The .dtx format is really defined by two mechanisms, provided by two separate (La)TeX packages. The ability to take one source file and generate several production files, with the comments removed, is provided by the DocStrip package (which is written in plain TeX). Documenting the code, and providing user details, is supported by a dedicated LaTeX class: ltxdoc. (This is itself based on the doc class, but I’m going to focus on ltxdoc.) The combination of the syntax for the two parts of the mechanism leads to the .dtx file format.

It is quite possible to use .dtx files as the source for things other than (La)TeX files. Indeed, in my second post I’m going to use the .dtx format to also include a plain text file in the source. However, I’m not going to talk about making changes to include other types of code: this is doable, but a bit advanced to go into here!

DocStrip: guards and extracting

The DocStrip TeX file provides a mechanism to do two related tasks:

  1. Remove the comment lines from a source file
  2. Produce several production files from one source

To do this, the source file itself (normally a .dtx file) needs to be accompanied by a set of instructions on how to do the extraction (normally a .ins file). The two tasks are inter-related: DocStrip always has to generate a new file to remove the comment lines, even if the source is only for one file.

Removing the comment lines is relatively easy to understand. Any line in the source starting with one % will not appear in the generated file(s). So code lines in the source are written as normal, and any comments that should appear in the generated files need to start with two (or more) % characters.

The more complex idea is setting up the source so that several files can be generated from one source. This uses so-called guards to indicate what goes with what. Let’s imagine we have a very simple source, which will be used to generate two LaTeX packages. The two packages share some code, so we don’t want to repeat it in the source file.

Code just for package A
Code just for package B
Code for both packages

What is happening here? Each guard line is a comment (so it will not appear in the production file), and is enclosed in angle brackets. The first line, %<*PackageA>, is a guard starting lines that will only appear when extracting PackageA. That continues until the matching closing guard, %</PackageA>. There is then a section that applies only to PackageB, marked up in much the same way. The final set of guards use the | symbol to mean ‘or’: lines here will appear in both PackageA and PackageB. You can do more complex things (nest guards, use & as a logical ‘and’, etc.), but the basic idea remains the same.

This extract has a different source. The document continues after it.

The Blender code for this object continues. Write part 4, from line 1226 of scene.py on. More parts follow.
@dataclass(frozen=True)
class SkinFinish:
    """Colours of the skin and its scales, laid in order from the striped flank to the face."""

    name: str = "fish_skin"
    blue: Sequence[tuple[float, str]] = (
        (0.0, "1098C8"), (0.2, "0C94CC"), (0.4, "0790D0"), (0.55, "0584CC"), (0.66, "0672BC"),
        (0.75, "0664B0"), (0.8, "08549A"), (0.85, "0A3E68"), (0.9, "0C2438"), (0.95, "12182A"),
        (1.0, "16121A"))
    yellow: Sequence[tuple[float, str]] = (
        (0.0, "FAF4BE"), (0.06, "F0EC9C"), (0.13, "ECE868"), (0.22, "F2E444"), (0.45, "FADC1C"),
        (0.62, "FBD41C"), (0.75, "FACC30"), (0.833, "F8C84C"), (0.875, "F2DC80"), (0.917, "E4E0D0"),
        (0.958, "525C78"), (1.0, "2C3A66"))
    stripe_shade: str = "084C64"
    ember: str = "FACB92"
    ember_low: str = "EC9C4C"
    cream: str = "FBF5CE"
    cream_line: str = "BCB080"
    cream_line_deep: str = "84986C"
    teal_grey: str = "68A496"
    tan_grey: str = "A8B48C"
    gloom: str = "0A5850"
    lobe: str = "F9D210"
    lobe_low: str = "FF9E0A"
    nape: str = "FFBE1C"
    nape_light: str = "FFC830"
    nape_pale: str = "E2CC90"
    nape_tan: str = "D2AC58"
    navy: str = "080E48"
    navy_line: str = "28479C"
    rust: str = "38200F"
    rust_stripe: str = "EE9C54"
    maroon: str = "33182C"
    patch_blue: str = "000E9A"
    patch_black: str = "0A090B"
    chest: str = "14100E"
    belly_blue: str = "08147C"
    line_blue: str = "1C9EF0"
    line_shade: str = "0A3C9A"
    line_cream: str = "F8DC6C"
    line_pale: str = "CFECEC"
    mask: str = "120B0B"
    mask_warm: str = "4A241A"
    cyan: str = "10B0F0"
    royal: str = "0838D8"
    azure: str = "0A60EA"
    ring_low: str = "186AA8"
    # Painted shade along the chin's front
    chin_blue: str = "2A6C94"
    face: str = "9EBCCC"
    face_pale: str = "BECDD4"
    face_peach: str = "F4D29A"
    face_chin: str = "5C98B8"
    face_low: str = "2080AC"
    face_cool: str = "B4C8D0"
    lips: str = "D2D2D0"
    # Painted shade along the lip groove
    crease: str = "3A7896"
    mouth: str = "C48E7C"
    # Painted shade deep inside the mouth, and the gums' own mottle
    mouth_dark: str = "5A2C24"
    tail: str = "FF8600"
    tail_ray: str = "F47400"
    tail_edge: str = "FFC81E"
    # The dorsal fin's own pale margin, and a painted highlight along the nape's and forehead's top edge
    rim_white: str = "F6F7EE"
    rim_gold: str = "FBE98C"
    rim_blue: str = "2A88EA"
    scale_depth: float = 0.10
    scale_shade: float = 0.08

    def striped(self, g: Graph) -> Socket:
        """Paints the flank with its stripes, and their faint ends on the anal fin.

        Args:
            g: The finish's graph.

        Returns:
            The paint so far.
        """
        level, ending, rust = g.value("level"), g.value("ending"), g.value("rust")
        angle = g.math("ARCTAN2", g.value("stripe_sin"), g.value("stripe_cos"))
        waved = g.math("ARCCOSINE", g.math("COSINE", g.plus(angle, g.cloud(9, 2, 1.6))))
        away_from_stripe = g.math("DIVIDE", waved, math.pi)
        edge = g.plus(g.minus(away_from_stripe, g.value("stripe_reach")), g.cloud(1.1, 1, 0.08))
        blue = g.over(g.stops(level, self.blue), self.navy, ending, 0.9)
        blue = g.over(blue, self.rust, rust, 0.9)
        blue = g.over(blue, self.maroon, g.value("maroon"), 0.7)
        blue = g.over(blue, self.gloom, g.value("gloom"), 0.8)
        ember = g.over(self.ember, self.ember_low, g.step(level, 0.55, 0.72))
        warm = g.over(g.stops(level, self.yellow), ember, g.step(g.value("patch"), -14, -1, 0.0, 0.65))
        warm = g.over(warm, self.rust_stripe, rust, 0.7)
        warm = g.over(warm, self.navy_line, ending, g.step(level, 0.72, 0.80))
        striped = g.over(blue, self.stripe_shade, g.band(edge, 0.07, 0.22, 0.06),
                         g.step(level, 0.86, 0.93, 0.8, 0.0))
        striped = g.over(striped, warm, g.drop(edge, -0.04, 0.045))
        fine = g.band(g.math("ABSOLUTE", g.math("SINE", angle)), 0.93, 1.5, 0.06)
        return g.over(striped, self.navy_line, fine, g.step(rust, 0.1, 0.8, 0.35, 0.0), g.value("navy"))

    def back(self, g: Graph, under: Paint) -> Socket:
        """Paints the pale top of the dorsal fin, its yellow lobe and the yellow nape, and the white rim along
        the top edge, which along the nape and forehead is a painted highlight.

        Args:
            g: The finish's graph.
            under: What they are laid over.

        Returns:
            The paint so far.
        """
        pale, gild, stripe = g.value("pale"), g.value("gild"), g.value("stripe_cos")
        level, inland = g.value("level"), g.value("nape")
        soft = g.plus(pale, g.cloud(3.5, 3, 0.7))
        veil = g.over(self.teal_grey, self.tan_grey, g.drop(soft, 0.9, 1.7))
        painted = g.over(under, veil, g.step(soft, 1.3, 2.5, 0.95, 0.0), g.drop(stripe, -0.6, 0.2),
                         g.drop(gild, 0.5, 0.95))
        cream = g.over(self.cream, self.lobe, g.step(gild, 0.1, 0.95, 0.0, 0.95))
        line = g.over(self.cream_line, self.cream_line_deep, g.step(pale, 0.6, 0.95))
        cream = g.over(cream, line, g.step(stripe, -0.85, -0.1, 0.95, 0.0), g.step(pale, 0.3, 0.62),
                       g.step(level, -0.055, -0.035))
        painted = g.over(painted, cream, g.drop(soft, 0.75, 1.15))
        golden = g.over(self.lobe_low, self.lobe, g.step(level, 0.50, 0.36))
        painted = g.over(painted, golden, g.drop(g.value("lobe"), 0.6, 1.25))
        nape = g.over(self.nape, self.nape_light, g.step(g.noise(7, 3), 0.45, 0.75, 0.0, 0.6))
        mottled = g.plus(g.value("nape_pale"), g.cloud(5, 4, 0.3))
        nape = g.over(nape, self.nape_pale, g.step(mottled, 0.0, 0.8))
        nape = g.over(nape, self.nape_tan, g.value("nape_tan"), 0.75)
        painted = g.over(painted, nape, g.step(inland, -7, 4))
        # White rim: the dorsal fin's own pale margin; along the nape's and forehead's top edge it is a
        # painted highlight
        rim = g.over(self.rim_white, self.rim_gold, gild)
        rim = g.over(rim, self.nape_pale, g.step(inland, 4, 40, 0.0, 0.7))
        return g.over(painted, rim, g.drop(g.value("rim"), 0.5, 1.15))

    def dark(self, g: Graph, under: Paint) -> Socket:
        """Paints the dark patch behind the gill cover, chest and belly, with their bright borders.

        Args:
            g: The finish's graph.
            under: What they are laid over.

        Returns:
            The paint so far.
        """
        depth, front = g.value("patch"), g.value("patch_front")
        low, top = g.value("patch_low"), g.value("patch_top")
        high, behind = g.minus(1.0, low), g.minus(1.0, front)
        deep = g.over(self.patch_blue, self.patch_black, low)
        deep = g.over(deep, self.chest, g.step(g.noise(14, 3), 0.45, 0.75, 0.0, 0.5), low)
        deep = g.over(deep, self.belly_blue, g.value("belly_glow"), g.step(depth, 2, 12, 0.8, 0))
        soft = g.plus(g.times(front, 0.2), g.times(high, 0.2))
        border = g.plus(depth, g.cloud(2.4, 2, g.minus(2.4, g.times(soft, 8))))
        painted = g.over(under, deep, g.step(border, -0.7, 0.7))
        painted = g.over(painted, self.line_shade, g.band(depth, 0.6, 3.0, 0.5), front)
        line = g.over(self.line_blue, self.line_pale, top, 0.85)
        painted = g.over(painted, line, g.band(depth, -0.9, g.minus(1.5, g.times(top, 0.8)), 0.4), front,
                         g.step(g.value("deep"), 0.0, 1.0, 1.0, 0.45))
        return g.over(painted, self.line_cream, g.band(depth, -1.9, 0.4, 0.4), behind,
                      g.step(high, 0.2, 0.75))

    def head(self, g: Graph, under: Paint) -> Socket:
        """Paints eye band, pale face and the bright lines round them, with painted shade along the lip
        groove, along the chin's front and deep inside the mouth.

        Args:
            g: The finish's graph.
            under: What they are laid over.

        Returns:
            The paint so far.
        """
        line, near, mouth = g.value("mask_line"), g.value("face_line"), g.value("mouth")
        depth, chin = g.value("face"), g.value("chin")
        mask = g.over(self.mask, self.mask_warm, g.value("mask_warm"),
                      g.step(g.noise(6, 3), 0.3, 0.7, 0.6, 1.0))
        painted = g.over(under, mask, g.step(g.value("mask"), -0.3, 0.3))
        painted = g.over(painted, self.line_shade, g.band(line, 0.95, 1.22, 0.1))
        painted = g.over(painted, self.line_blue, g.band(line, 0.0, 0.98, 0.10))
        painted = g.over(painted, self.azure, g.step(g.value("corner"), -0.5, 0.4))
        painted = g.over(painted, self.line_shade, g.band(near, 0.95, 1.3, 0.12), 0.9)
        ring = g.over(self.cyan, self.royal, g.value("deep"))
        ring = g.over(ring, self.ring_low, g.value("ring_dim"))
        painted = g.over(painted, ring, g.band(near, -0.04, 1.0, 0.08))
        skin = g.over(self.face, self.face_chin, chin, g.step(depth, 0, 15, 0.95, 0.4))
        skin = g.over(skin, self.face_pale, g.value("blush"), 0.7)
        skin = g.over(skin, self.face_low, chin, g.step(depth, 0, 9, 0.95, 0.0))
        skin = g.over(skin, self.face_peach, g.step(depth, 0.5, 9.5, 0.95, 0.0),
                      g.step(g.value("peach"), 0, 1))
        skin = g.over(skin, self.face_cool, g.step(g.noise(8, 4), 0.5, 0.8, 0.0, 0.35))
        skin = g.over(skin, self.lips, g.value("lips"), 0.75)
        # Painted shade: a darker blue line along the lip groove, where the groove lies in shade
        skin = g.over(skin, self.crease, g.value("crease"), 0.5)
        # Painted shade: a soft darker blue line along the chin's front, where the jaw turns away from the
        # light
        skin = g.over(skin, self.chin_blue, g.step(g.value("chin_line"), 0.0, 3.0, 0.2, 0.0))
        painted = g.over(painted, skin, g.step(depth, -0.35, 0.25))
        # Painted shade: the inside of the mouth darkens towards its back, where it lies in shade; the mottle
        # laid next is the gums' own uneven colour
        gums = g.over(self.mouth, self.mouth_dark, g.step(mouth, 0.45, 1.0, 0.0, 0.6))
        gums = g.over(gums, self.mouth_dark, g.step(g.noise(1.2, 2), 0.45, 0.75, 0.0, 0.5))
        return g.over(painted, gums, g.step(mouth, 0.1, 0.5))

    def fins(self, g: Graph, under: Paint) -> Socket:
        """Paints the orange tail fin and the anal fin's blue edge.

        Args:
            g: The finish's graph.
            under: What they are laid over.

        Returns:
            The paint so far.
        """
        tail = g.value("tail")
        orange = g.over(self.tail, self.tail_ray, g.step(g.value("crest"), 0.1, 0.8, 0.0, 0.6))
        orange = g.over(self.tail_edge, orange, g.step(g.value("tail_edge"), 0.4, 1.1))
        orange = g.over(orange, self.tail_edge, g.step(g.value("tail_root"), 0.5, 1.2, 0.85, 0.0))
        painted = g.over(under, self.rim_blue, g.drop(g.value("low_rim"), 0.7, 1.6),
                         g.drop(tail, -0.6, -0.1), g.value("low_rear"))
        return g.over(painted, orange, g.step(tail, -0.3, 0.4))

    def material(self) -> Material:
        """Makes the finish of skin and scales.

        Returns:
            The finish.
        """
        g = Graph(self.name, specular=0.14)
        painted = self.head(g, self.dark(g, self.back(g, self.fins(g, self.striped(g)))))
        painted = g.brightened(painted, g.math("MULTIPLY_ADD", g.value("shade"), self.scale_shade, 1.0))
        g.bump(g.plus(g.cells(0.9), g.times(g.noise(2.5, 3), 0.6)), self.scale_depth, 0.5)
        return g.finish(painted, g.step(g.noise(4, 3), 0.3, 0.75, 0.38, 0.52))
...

I’ve said a couple of times that the code is extracted, and that this needs some instructions for DocStrip. Essentially, this means matching up the names of the guards with the files they relate to. In my simple example, a suitable DocStrip .ins file would be

\input docstrip

Here, I’ve assumed the .dtx file is called example.dtx. I’m only using one .dtx file, and one guard for each output file. As with many other parts of DocStrip, there is more you can do.

Multiple guards can be used for each package, so if we had lots of packages with some common code, we might well have:

\input docstrip

and so on.

So DocStrip lets us extract code out, have common sections, remove comments and so on. However, it doesn’t help with the documentation side at all: that is all just comments to DocStrip.

ltxdoc: documenting the source

The ltxdoc class is the typesetting part of the .dtx format. The idea is that the .dtx is read in by a driver file, which actually does the typesetting. When the .dtx is read in this way, the comment characters are ignored, meaning that what DocStrip sees as comments are the source for typesetting the .dtx. In practice, most .dtx files are written so that the driver is part of the .dtx itself. The driver part of a .dtx is normally very simple

% Perhaps some \usepackage instructions

Usually, the documentation and code then follows after \end{document}: with some correctly placed %\iffalse%\fi constructions, the driver part is then skipped and the documentation and code is typeset.

In the documentation part, the usual LaTeX mark-up can be used, with a few additional macros.

In the code section, the code itself is marked off from the documentation both by comment characters (for DocStrip), and some macros for ltxdoc:

% This is some text which should explain the code.
%    \begin{macrocode}
\newcommand*\MyMacro[1]{Code here!}
%    \end{macrocode}

The \begin{macro}\end{macro} block is used so that cross-references between the code and index work correctly. They are used to show that this block defines \MyMacro (rather than just using it). On the other hand, \begin{macrocode}\end{macrocode} tells ltxdoc where the code is, so that it prints correctly. For mainly historical reasons, there have to be exactly four spaces in % \end{macrocode}!

There are, again, several extra ideas that can be used in the code parts of ltxdoc. However, to try to explain all of them would be to make this post completely impossible to read!

Putting everything together

There is a lot to take in in the .dtx format, and a quick survey of CTAN will show that there are lots of ways of using it (before you even look at other approaches). In the next post on this subject, I’m going to present the approach I’ve developed to producing .dtx files (with a lot of ideas taken from others, in particular Will Robertson). The aim is to have a single source for the README, .ins file, documentation and LaTeX code. We’ll see how it’s possible to do that, and to have the code extract by running tex my.dtx and to typeset the package using latex my.dtx.